If you see an increase in your progress from a particular week, think about what you did to attract more followers or fans around that time. Was there a marketing campaign going on? Did a hashtag you used start trending? What type of content did you publish on these channels?

Once you figure out the secret ingredient to your improvement on social media, try to replicate it. Maybe it was just a fluke that you had an increase in your fans or followers, but maybe there is actually a science to it!

It is important to check these stats on a weekly basis so the strategy and the content you posted on social media is fresh in your mind. After you decipher what caused your social improvement, use it to form next week's social media plan.

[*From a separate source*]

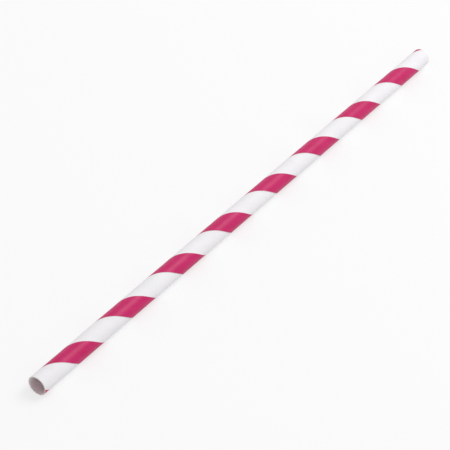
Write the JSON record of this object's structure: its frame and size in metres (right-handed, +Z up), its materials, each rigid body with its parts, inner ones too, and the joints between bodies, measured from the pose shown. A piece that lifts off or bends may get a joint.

4. Email Click-through Rates

When you do email marketing, the most important metric is not how many people opened your email, but how many people clicked through to whatever the email was promoting. That could be the number of people who clicked a link in your email or clicked on the CTA. This metric is known as your email click-through rate. In HubSpot, you can get all of that data through the HubSpot email tool.

Bonus: If you are a HubSpot Enterprise customer, you can A/B test your emails too. The CTR of each email variation will help you determine what email elements are most successful. When using HubSpot, your two A/B test variations will go to two small segments of your entire list, say 15% to version A and 15% to version B. Once there is a clear winner, HubSpot will send the rest of your list that winning variation! Not too shabby.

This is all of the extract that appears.